_Source excerpt_:
++++++++++
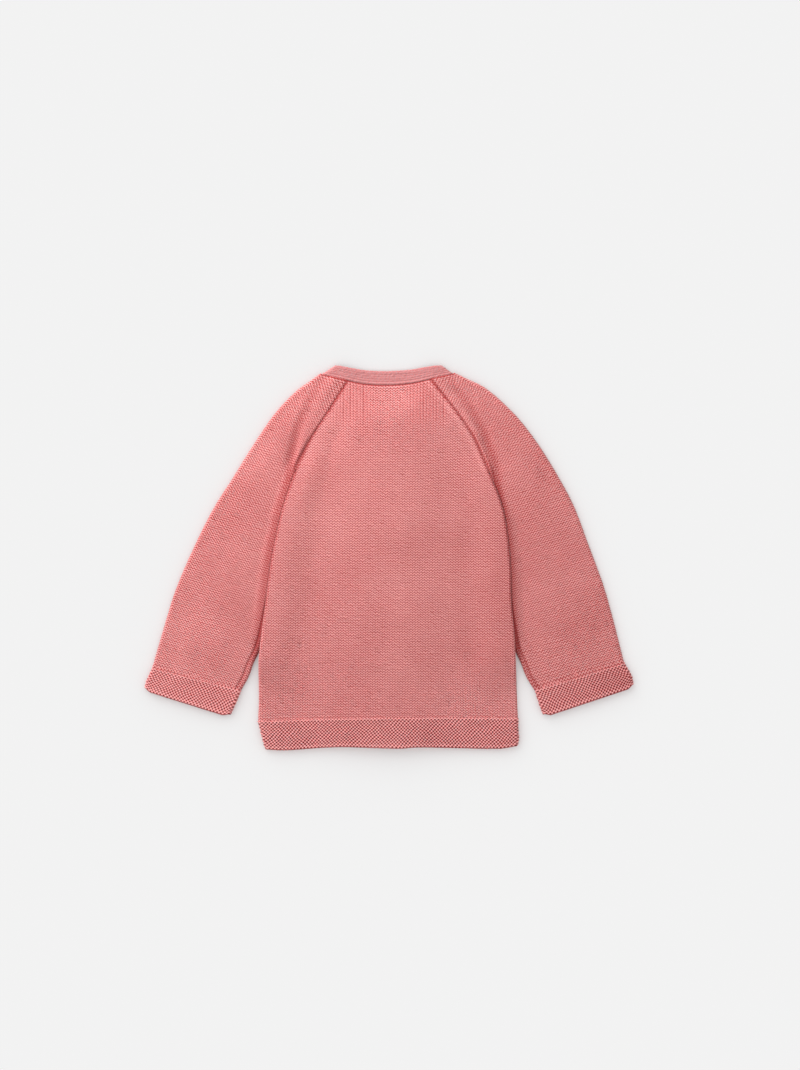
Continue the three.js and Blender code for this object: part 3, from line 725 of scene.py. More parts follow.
ARMHOLE_LOW_Y = 46.0
ARMHOLE_GAP = 1.8 * SEAM


def sleeve_surface(rows, side, s, at):
    """Place and normal of a sleeve's middle, and the whole length of the layer that s is on."""
    at, s = np.broadcast_arrays(at, s)
    back_y, front_y = read(rows, "row", "back_y", at), read(rows, "row", "front_y", at)
    closed = smooth(read(rows, "row", "closed", at))
    back_x = body_edge(side, back_y) - side * (OVERLAP + read(SLEEVE_TUCK, "y", "tuck", back_y))
    armhole = front_edge(side, np.maximum(front_y, ARMHOLE_LOW_Y)) + side * ARMHOLE_GAP
    fold = stack(read(rows, "row", "fold_x", at), read(rows, "row", "fold_y", at))
    ends = stack(back_x, back_y), stack(mix(armhole, back_x, closed), front_y)
    return tube_surface(fold, fold_outward(rows, at, side), *ends, closed, JERSEY, SLEEVE_CROWN, s)


# %% [markdown]
# Beside the raglan seam the sleeve's cloth stands up as a soft roll with a trough along its outer side. It
# is wide at the shoulder, narrows towards the underarm, and is pinched at its lower end, in a pocket on the
# left sleeve and in two small grooves on the right one. Further down, a line marks the underarm seam a few
# millimetres in from the sleeve's inner edge, and the strip beyond it lies a little lower. The trough, the
# pinch, the seam line and the strip get painted shade. Where the body's side lies over the sleeve, the
# sleeve's cloth rises to meet it, so that no dark gap shows between the two, and a band of painted shade
# runs along the body's edge.

# %% Forms beside the sleeve's seams
ROLL_LEFT = table("at", "width", "height", "trough", "pinch")(
    (0.0, 15.0, 0.5, 0.2, 0.0), (1.0, 15.0, 0.9, 0.5, 0.0), (1.9, 12.0, 1.3, 0.7, 0.0),
    (2.5, 9.0, 1.5, 0.9, 0.9), (3.0, 6.5, 1.2, 0.9, 1.3), (3.5, 4.0, 0.2, 0.4, 0.4),
    (4.2, 4.0, 0.0, 0.0, 0.0), (9.0, 4.0, 0.0, 0.0, 0.0),
)
ROLL_RIGHT = table("at", "width", "height", "trough", "pinch")(
    (0.0, 11.0, 0.7, 0.2, 0.0), (1.0, 10.0, 1.3, 0.5, 0.0), (2.0, 8.0, 1.7, 0.8, 0.3),
    (2.6, 6.5, 1.8, 1.0, 1.1), (3.2, 5.0, 1.4, 1.0, 1.1), (3.8, 3.0, 0.4, 0.9, 0.4),
    (4.6, 2.0, 0.0, 0.6, 0.0), (5.4, 2.0, 0.0, 0.1, 0.0), (9.0, 2.0, 0.0, 0.0, 0.0),
)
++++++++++
Return nothing but the lines from the start of the listing above through the line containing "ARMHOLE_GAP = 1.8 * SEAM", exactly as given.

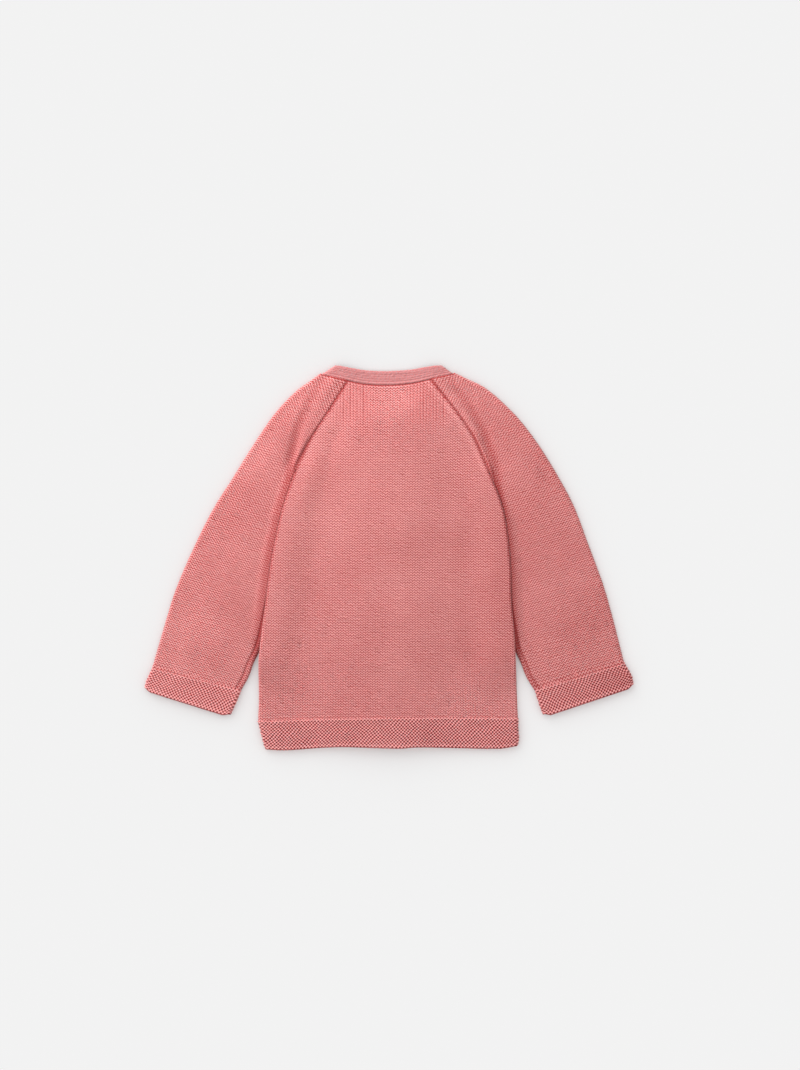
Continue the three.js and Blender code for this object: part 3, from line 725 of scene.py. More parts follow.
ARMHOLE_LOW_Y = 46.0
ARMHOLE_GAP = 1.8 * SEAM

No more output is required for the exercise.